To reduce increasing tension in the region, the Soviet leadership changed the First Secretaries of the Communist Party in Azerbaijan and Armenia. However, this political step by Moscow did not stop Armenia’s secessionist policy. At a joint session on July 12, 1988, with the Supreme Soviet of the Armenian SSR, the Supreme Soviet of the Nagorno-Karabakh Autonomous Oblast unilaterally proclaimed its secession from the Azerbaijan SSR,[11] which duly increased tension further between the two South Caucasus states and led to war after the collapse of the Soviet Union in 1991.

[1] Qasımlı, Musa, Heydər Əliyev-İstiqlala gedən yol (1969-1987-ci illər) (Bakı, 2006), pp. 329-331.

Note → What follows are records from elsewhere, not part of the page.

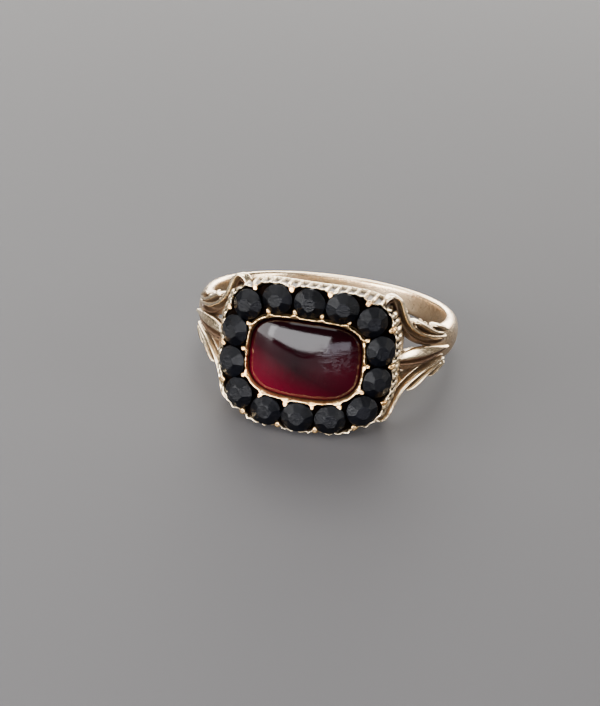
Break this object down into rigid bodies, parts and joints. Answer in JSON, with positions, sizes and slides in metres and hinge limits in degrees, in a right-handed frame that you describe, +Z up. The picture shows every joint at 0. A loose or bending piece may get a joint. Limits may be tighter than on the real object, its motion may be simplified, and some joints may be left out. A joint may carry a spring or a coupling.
{
  "type": "cabochon ring",
  "caption": "Gold cluster ring lying on its side: cushion garnet cabochon in a raised collet, ringed by small black cut stones in a ribbed curved bezel, with leaf shoulders.",
  "frame": {"origin": "the centre of the finger hole, on its axis at the middle of the shank's width", "axes": "+Z up from the table that the ring lies on, -Y towards the bezel, +X across the shoulders; the finger hole's axis leans 12 degrees from +Z towards +Y"},
  "size_m": [0.019, 0.0225, 0.0106],
  "materials": {
    "gold": "worn polished yellow gold, darkened in the crevices",
    "garnet": "polished deep red cabochon with fine scratches",
    "black_stone": "cut and polished, worn and scratched"
  },
  "bodies": {
    "root": {"ring_mount": "gold", "garnet": "garnet", "stone_01": "black_stone", "stone_02": "black_stone", "stone_03": "black_stone", "stone_04": "black_stone", "stone_05": "black_stone", "stone_06": "black_stone", "stone_07": "black_stone", "stone_08": "black_stone", "stone_09": "black_stone", "stone_10": "black_stone", "stone_11": "black_stone", "stone_12": "black_stone", "stone_13": "black_stone", "stone_14": "black_stone"}
  },
  "joints": []
}
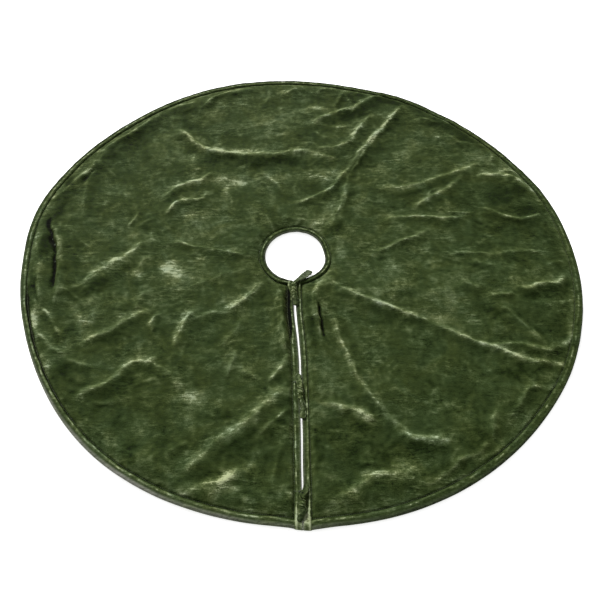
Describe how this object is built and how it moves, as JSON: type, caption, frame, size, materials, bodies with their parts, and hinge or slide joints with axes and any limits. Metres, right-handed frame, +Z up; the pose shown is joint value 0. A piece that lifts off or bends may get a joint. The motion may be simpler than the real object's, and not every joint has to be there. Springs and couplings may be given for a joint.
{
  "type": "tree skirt",
  "caption": "Round velvet tree skirt lying flat, with a trunk hole, a slit to the hem closed by knotted ties, rolled hems and a lining; its front flaps fold up and back.",
  "frame": {"origin": "centre of the trunk hole, on the floor", "axes": "+Z up out of the velvet face; the slit runs along -Y from the trunk hole to the hem; +X is to the right of someone who stands at the slit and looks at the hole"},
  "size_m": [1.22, 1.22, 0.0158],
  "materials": {
    "velvet_face": "crushed dark moss-green cotton velvet with a short pile and a soft sheen",
    "velvet_hem": "the same velvet rolled over the edges and stitched down",
    "velvet_tie": "the same velvet sewn into soft flat ties",
    "lining": "plain-woven dark green cotton",
    "thread": "matching green sewing thread"
  },
  "bodies": {
    "back_half": {"velvet_face_back": "velvet_face", "rim_hem_back": "velvet_hem", "trunk_hole_hem_back": "velvet_hem", "lining_back": "lining", "rim_topstitch_back": "thread", "trunk_hole_topstitch_back": "thread"},
    "left_flap": {"velvet_face_left": "velvet_face", "rim_hem_left": "velvet_hem", "trunk_hole_hem_left": "velvet_hem", "slit_hem_left": "velvet_hem", "tie_top_left": "velvet_tie", "tie_middle_left": "velvet_tie", "tie_bottom_left": "velvet_tie", "lining_left": "lining", "rim_topstitch_left": "thread", "trunk_hole_topstitch_left": "thread", "slit_topstitch_left": "thread", "bar_tack_top_left": "thread", "bar_tack_middle_left": "thread", "bar_tack_bottom_left": "thread"},
    "right_flap": {"velvet_face_right": "velvet_face", "rim_hem_right": "velvet_hem", "trunk_hole_hem_right": "velvet_hem", "slit_hem_right": "velvet_hem", "tie_top_right": "velvet_tie", "tie_middle_right": "velvet_tie", "tie_bottom_right": "velvet_tie", "lining_right": "lining", "rim_topstitch_right": "thread", "trunk_hole_topstitch_right": "thread", "slit_topstitch_right": "thread", "bar_tack_top_right": "thread", "bar_tack_middle_right": "thread", "bar_tack_bottom_right": "thread"}
  },
  "joints": [
    {"name": "left_flap_fold", "type": "hinge", "parent": "back_half", "child": "left_flap", "pos_m": [0, 0, 0.0062], "axis": [-1, 0, 0], "range_deg": [0, 170]},
    {"name": "right_flap_fold", "type": "hinge", "parent": "back_half", "child": "right_flap", "pos_m": [0, 0, 0.0062], "axis": [-1, 0, 0], "range_deg": [0, 170]}
  ]
}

[2] Qasımlı, Musa, “Ermənilərin Azərbaycan torpaqlarına yerləşdirilməsi və Dağlıq Qarabağa əsassız iddiaları,” in Yılmaz, Reha (ed.), Qarabağ bildiklərimiz və bilmədiklərimiz (Qafqaz Universiteti, 2010), pp. 13-15.

[3] Demirtepe, Turgut and Laciner, Sedat, “The Role of the Karabakh issue in Restoration of Azerbaijani Nationalism,” Yönetim Bilimleri Dergisi, Vol. 2, Issue 1, 2004, pp. 195-196.

[4] Qasımlı, “Ermənilərin Azərbaycan torpaqlarına yerləşdirilməsi,” pp. 13-15.

[5] Fraser, Niall M., Hipel, Keith W., Jaworsky, John, and Zuljan, Ralph, “A Conflict Analysis of the Armenian-Azerbaijani Dispute,” The Journal of Conflict Resolution, Vol. 34, No. 4, 1990, pp. 657-658.

[6] Özkan, Güner, “Nagorno-Karabakh Problems: Claims, Counterclaims and Impasse,” The Journal of Central Asian and Caucasian Studies, No.1, Vol. 1, 2006, p. 126.

[7] Krüger, Heiko, The Nagorno-Karabakh Conflict: A Legal Analysis (Heidelberg: Springer, 2010), p. 18.

[8] Zürcher, Christoph, The post-Soviet Wars: Rebellion, Ethnic Conflict, and Nationhood in the Caucasus (New York: New York University Press, 2007), pp. 25-26.

[9] Dragadze, Tamara, “The Armenian: Azerbaijani Conflict: Structure and Sentiment,” Third World Quarterly, Vol. 11, No. 1, 1989, p. 59.

[10] Azərbaycan tarixi, Vol. 7, (Bakı: Elm, 2008), p. 236-238.

[11] Özkan, “Nagorno-Karabakh Problems,” p. 127.